Records from a data collection
○ ○ ○ ○ ○
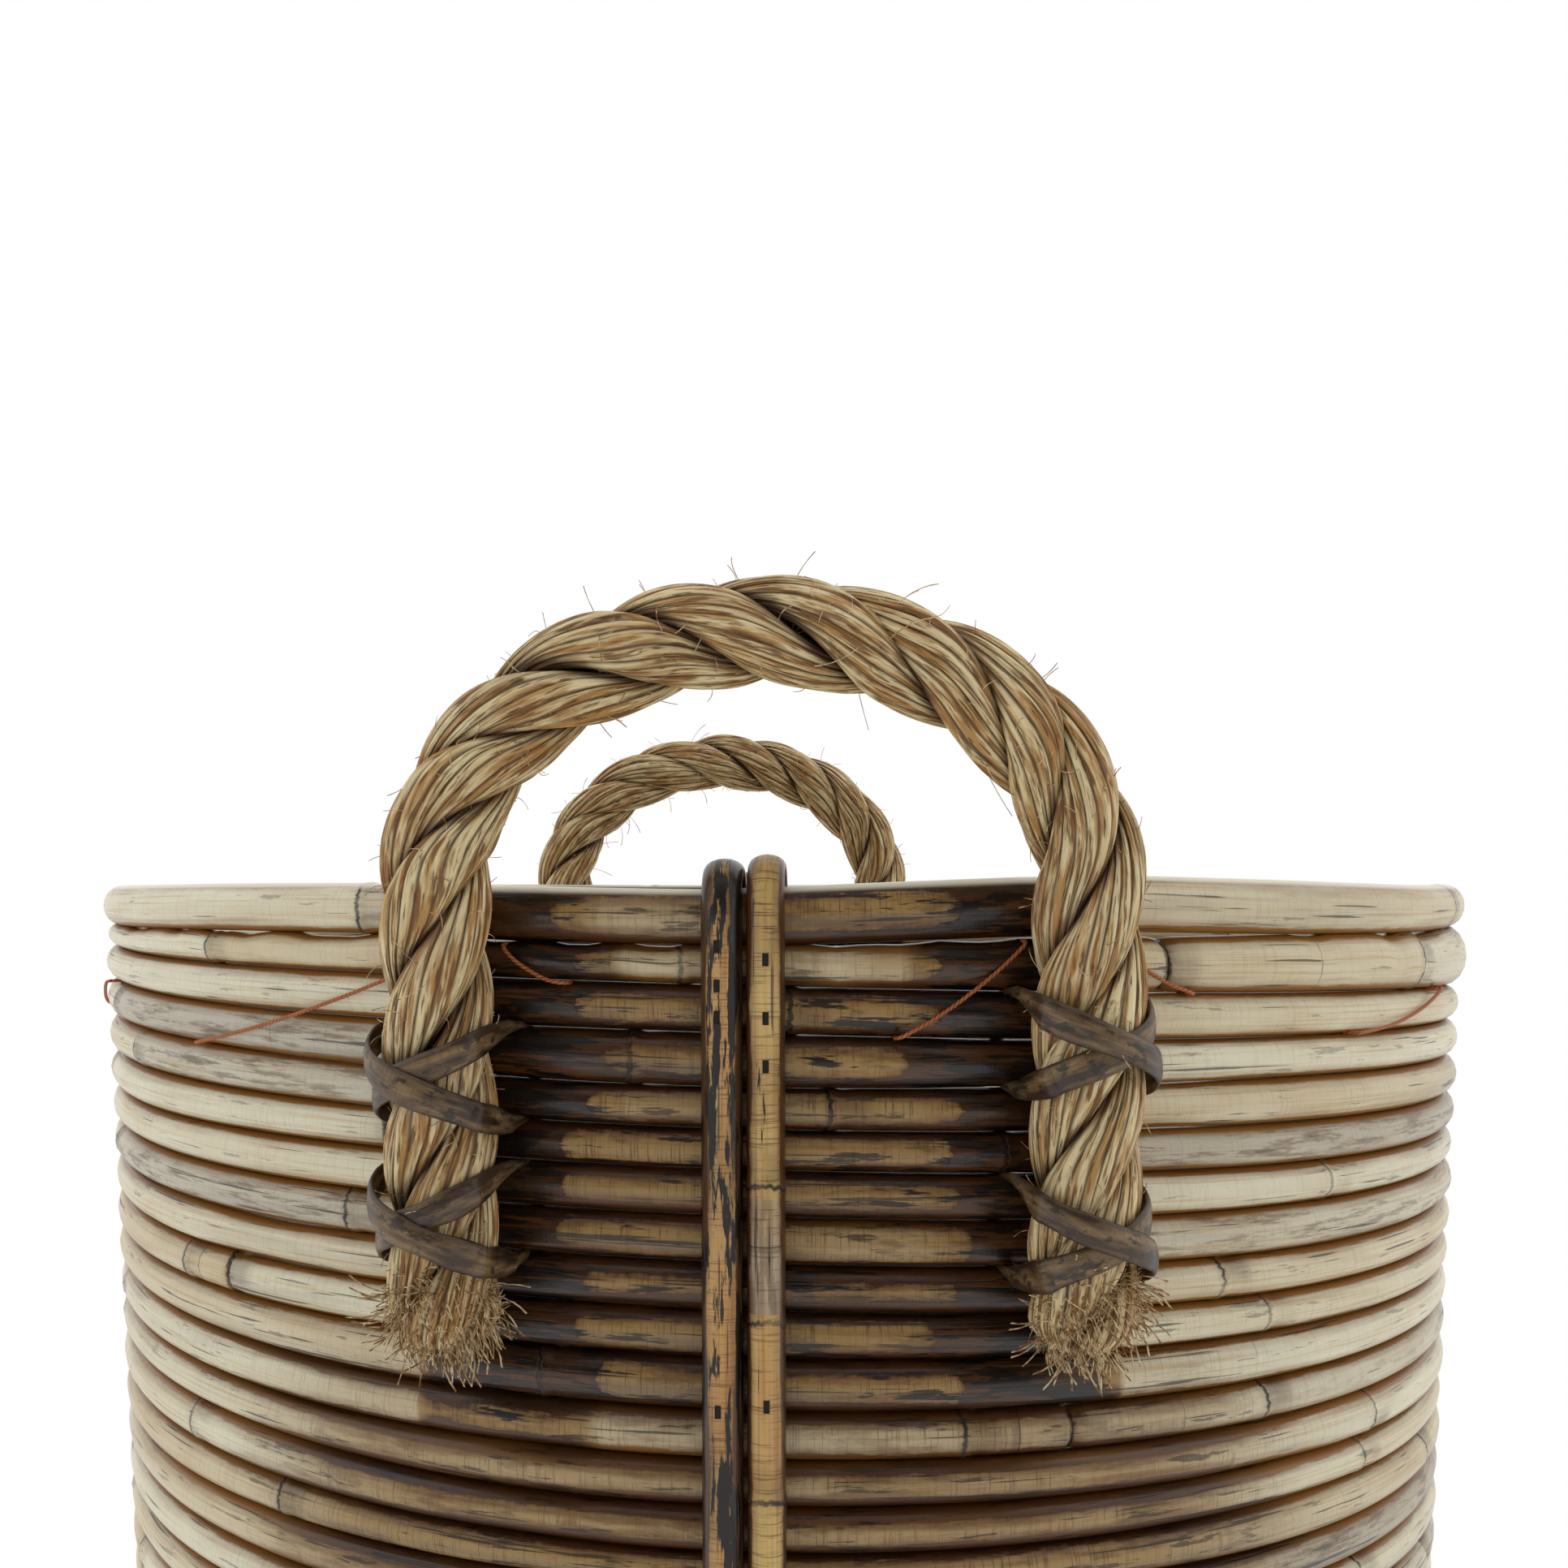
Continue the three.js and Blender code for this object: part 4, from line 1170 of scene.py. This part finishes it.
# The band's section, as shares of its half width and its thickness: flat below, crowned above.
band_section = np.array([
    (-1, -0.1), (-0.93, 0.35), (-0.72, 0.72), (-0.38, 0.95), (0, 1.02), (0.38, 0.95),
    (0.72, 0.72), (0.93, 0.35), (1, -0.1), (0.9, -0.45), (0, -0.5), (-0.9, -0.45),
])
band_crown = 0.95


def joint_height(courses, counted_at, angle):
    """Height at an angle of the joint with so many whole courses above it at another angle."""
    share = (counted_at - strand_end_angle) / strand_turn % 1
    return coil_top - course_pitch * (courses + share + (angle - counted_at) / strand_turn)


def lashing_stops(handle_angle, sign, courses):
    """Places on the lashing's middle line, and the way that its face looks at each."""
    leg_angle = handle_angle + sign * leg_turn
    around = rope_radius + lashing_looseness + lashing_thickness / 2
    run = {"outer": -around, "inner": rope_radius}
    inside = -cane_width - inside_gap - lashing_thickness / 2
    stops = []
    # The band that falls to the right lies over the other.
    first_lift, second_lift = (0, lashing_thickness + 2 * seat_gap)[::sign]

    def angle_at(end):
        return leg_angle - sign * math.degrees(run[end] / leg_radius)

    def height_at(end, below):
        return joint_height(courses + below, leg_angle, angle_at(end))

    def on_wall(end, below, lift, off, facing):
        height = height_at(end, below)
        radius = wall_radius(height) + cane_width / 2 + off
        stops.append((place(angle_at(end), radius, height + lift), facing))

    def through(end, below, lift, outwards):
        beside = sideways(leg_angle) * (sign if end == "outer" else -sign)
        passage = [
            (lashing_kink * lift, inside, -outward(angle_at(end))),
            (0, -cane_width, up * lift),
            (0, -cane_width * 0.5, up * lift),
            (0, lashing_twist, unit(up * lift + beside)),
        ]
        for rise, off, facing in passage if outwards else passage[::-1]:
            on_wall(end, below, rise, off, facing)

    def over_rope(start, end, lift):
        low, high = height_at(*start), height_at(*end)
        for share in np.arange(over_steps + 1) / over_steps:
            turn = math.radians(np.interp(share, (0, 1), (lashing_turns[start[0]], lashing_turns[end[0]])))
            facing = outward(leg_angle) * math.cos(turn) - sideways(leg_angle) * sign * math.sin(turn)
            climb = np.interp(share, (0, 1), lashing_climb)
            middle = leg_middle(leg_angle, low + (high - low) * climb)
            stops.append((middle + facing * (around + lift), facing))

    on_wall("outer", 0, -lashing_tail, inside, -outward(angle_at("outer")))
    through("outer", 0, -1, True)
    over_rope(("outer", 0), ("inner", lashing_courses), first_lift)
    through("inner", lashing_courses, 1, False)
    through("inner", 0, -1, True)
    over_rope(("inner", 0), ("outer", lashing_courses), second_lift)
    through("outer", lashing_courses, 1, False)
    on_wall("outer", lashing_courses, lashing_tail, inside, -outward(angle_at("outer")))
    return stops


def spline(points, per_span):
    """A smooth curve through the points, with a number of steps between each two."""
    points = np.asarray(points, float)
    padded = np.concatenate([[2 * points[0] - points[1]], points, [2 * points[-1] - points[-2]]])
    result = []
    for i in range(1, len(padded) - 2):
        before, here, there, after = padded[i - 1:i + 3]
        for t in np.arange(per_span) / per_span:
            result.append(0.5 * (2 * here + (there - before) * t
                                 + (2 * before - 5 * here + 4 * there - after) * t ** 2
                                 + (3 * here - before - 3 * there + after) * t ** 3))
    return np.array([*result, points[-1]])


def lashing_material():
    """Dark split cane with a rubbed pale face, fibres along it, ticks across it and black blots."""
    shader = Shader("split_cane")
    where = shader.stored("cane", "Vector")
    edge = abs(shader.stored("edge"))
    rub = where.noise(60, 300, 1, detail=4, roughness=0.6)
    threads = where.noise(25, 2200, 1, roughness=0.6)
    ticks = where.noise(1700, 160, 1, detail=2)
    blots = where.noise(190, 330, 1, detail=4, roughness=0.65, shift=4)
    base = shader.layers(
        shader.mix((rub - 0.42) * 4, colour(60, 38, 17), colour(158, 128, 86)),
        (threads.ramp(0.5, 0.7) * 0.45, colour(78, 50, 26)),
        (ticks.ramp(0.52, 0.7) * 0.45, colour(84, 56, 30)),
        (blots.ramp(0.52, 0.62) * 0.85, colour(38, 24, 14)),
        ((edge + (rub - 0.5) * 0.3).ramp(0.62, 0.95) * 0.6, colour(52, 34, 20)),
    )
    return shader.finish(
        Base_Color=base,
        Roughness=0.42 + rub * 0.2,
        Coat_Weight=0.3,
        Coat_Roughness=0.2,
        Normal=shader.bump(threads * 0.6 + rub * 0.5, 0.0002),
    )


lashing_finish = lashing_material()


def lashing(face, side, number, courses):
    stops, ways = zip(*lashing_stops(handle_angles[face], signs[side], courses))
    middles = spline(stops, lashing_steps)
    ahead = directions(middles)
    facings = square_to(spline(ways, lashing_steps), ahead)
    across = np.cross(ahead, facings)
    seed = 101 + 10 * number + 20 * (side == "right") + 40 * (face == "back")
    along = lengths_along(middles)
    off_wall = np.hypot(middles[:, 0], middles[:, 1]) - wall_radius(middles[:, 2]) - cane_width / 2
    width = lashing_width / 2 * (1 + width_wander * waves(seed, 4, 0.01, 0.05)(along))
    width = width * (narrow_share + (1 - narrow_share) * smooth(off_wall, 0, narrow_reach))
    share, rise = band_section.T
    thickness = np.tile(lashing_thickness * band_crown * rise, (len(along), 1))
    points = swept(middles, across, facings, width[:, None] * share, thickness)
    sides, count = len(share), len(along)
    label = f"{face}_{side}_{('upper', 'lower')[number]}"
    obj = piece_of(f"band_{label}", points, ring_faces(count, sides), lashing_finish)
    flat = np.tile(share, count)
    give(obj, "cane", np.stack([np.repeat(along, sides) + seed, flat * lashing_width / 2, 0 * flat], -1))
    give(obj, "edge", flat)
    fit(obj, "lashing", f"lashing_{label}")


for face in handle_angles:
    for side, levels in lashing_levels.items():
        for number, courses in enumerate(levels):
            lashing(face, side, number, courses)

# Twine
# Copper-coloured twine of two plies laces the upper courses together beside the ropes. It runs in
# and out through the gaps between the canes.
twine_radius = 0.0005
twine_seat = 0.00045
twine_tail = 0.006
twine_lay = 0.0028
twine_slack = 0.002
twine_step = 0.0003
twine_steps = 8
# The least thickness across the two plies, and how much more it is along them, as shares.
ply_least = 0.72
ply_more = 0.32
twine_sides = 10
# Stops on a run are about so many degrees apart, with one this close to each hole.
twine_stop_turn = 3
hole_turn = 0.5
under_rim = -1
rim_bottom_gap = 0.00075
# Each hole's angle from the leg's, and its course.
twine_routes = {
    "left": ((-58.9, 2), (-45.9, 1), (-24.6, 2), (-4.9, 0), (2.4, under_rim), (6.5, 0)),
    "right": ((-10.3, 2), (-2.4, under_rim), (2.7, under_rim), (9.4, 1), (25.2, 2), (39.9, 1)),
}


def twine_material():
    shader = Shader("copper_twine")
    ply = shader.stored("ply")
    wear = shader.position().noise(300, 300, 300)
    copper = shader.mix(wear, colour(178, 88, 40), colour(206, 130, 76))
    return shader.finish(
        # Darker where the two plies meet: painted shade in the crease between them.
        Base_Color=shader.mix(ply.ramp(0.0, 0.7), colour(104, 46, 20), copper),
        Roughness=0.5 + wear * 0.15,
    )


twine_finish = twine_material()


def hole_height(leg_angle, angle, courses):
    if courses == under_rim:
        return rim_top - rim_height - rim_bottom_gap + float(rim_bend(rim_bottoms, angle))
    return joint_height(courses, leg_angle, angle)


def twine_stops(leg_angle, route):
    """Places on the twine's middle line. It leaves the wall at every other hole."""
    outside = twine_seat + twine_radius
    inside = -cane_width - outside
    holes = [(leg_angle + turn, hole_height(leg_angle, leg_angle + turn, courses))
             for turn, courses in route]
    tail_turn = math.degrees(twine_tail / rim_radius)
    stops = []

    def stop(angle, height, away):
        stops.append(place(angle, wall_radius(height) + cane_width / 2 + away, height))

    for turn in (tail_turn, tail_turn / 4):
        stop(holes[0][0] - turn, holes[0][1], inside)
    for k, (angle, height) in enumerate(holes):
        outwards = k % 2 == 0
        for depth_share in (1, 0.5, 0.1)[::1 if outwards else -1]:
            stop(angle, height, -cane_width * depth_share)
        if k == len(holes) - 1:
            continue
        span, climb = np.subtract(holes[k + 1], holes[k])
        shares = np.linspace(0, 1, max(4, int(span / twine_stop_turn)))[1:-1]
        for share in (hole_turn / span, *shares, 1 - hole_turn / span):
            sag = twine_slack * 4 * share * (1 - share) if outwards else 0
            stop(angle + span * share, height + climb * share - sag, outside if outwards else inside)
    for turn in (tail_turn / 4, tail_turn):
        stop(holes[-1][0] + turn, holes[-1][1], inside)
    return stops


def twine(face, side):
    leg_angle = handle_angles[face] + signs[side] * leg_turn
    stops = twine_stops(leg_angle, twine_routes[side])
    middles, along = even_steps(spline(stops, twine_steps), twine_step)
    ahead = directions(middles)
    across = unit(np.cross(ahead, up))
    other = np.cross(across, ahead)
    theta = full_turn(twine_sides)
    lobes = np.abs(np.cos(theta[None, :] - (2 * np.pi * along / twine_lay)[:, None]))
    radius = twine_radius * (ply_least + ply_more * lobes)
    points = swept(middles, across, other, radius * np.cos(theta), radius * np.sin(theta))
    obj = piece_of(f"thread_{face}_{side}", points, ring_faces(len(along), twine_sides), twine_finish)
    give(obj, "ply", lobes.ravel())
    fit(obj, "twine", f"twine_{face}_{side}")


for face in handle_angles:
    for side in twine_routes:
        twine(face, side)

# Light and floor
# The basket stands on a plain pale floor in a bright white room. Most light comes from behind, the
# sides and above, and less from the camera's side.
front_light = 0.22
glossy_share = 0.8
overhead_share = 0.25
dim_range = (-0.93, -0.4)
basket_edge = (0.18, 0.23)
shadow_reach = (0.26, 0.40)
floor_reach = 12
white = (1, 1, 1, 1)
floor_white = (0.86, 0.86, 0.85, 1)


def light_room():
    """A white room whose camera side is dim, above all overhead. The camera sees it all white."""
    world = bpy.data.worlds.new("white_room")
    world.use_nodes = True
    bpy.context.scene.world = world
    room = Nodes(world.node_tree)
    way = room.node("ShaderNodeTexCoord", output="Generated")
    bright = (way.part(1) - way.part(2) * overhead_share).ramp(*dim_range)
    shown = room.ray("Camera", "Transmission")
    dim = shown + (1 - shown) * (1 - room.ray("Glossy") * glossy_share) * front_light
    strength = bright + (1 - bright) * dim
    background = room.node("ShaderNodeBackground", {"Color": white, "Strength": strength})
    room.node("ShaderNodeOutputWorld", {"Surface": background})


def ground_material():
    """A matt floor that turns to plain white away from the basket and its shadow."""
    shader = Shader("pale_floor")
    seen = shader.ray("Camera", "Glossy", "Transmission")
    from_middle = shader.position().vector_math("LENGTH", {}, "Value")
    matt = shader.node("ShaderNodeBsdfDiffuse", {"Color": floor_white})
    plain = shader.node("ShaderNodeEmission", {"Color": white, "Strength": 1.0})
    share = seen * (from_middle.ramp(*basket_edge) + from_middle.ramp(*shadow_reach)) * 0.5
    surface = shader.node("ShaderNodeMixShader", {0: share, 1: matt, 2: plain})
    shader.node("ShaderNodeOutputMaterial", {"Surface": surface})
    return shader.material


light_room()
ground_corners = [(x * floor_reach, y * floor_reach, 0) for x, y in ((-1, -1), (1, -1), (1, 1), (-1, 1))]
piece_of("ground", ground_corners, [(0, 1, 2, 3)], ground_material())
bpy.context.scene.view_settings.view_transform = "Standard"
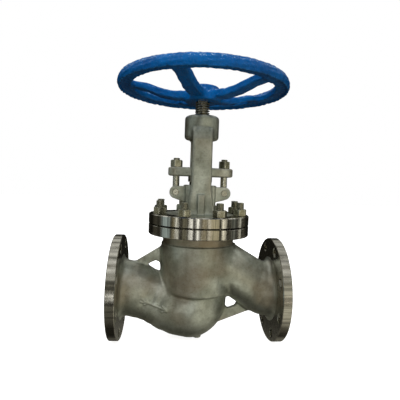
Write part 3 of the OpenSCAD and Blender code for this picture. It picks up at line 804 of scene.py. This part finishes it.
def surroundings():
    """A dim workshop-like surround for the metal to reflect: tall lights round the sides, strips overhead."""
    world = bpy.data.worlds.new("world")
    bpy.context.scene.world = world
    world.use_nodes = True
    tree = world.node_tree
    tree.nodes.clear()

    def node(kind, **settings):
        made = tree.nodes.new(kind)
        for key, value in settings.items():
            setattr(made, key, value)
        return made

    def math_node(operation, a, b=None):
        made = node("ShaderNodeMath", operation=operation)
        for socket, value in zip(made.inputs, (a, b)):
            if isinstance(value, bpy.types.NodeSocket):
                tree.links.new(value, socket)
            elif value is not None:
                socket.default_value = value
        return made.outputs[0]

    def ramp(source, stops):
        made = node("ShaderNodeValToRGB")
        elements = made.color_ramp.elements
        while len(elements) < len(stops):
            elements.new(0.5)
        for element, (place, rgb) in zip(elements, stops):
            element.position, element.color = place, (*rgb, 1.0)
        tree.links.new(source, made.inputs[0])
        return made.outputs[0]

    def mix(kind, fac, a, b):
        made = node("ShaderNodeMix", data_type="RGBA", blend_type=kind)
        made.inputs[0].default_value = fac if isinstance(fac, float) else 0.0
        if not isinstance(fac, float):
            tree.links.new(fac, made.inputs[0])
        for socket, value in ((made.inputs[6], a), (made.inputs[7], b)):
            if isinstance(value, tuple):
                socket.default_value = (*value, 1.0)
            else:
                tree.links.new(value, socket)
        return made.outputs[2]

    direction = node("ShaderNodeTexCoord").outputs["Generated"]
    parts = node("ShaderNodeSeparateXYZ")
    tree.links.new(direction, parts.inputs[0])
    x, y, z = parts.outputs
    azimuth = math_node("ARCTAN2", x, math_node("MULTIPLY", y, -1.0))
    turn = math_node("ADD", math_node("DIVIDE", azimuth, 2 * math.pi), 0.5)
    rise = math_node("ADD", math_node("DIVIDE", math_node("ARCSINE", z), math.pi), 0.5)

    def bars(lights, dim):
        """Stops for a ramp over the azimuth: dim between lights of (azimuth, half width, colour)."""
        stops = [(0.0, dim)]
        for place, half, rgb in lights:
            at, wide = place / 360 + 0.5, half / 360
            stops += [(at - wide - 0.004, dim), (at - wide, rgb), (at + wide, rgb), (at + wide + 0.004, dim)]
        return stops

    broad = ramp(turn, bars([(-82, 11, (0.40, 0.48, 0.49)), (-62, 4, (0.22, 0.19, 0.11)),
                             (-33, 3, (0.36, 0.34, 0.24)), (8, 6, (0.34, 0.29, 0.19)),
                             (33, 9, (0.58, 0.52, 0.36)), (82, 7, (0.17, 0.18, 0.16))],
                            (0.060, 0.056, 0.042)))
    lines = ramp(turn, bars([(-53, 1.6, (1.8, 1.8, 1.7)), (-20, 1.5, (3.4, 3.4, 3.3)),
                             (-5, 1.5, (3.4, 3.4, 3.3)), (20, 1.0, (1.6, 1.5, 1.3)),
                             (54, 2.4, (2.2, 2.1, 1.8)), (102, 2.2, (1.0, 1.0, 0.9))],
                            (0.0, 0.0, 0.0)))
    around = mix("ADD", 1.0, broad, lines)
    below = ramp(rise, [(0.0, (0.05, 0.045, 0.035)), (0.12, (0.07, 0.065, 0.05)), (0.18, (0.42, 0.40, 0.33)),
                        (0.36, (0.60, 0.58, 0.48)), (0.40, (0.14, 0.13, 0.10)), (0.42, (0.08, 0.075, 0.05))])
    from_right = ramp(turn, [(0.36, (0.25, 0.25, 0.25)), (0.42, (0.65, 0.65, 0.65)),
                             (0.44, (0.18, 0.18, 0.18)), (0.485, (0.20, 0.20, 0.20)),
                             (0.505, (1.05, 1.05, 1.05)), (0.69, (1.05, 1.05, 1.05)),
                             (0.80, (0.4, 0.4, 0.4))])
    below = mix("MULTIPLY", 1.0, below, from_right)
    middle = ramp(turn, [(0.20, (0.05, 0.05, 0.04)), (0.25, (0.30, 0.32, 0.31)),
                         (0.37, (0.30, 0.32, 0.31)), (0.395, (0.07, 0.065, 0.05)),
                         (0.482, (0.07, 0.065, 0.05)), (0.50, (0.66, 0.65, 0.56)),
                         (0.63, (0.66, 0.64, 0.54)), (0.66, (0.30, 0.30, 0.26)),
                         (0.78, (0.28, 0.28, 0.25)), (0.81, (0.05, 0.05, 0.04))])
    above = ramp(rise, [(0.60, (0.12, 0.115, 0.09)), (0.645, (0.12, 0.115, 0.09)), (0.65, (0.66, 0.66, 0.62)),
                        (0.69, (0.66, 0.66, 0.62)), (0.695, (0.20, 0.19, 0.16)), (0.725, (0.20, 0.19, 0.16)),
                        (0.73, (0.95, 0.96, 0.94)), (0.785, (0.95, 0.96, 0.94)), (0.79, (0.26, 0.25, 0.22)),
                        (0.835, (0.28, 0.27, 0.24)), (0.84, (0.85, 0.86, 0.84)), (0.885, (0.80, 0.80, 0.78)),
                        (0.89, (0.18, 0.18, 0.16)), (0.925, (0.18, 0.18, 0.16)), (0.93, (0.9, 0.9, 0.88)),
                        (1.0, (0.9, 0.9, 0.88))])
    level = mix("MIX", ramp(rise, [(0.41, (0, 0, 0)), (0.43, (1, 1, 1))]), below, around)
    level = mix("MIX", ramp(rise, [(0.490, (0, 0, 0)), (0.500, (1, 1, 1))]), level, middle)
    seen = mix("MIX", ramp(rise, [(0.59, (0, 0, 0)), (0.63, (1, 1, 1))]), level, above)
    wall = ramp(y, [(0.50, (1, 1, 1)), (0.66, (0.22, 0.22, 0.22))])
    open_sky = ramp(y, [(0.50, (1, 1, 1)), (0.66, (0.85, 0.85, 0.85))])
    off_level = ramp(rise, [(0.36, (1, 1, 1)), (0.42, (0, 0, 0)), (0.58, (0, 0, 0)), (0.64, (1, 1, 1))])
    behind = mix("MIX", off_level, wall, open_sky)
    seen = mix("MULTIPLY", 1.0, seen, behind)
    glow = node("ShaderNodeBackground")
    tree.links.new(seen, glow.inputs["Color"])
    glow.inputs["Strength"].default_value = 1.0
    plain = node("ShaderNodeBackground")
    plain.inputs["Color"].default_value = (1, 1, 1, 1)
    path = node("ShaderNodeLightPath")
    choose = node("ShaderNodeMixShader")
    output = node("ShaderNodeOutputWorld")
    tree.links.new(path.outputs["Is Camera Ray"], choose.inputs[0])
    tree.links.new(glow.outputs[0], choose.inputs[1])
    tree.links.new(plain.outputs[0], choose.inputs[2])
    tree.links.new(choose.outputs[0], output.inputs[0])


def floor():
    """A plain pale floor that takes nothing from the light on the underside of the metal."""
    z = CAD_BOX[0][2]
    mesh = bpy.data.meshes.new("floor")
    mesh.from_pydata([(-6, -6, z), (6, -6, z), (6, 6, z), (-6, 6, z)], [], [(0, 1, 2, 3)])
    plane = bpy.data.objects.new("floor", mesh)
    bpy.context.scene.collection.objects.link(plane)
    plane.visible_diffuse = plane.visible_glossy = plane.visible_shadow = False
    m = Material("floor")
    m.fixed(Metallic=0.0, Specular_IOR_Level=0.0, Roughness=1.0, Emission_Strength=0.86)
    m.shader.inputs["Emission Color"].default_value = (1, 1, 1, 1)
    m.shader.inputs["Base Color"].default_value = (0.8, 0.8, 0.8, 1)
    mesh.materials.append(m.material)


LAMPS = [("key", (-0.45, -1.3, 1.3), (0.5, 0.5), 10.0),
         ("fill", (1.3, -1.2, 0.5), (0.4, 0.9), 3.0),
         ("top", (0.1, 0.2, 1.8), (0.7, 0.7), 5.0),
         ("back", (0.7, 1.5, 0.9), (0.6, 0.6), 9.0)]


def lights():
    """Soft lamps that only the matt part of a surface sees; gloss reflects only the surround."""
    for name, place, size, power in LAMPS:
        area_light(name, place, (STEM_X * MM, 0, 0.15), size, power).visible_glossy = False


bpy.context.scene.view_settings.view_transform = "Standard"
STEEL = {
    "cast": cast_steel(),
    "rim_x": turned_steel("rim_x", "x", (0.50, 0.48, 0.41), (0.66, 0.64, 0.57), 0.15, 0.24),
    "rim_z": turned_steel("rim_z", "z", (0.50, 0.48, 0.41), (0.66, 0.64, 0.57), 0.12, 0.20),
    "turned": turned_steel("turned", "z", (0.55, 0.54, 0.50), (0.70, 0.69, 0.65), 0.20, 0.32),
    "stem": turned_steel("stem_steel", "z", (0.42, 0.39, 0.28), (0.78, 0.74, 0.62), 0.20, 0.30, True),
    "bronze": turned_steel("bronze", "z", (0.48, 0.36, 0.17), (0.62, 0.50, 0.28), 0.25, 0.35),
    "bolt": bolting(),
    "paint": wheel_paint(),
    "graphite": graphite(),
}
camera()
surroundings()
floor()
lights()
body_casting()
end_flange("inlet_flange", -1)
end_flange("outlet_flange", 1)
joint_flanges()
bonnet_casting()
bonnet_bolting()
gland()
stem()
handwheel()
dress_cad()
○ ○ ○ ○ ○
#### Goal
Include the first line of the records, the line containing "first_lift, second_lift = (0, lashing_thickness", and every line between them, repeated exactly. Skip the pictures.

#### Exercise answer
Continue the three.js and Blender code for this object: part 4, from line 1170 of scene.py. This part finishes it.
# The band's section, as shares of its half width and its thickness: flat below, crowned above.
band_section = np.array([
    (-1, -0.1), (-0.93, 0.35), (-0.72, 0.72), (-0.38, 0.95), (0, 1.02), (0.38, 0.95),
    (0.72, 0.72), (0.93, 0.35), (1, -0.1), (0.9, -0.45), (0, -0.5), (-0.9, -0.45),
])
band_crown = 0.95


def joint_height(courses, counted_at, angle):
    """Height at an angle of the joint with so many whole courses above it at another angle."""
    share = (counted_at - strand_end_angle) / strand_turn % 1
    return coil_top - course_pitch * (courses + share + (angle - counted_at) / strand_turn)


def lashing_stops(handle_angle, sign, courses):
    """Places on the lashing's middle line, and the way that its face looks at each."""
    leg_angle = handle_angle + sign * leg_turn
    around = rope_radius + lashing_looseness + lashing_thickness / 2
    run = {"outer": -around, "inner": rope_radius}
    inside = -cane_width - inside_gap - lashing_thickness / 2
    stops = []
    # The band that falls to the right lies over the other.
    first_lift, second_lift = (0, lashing_thickness + 2 * seat_gap)[::sign]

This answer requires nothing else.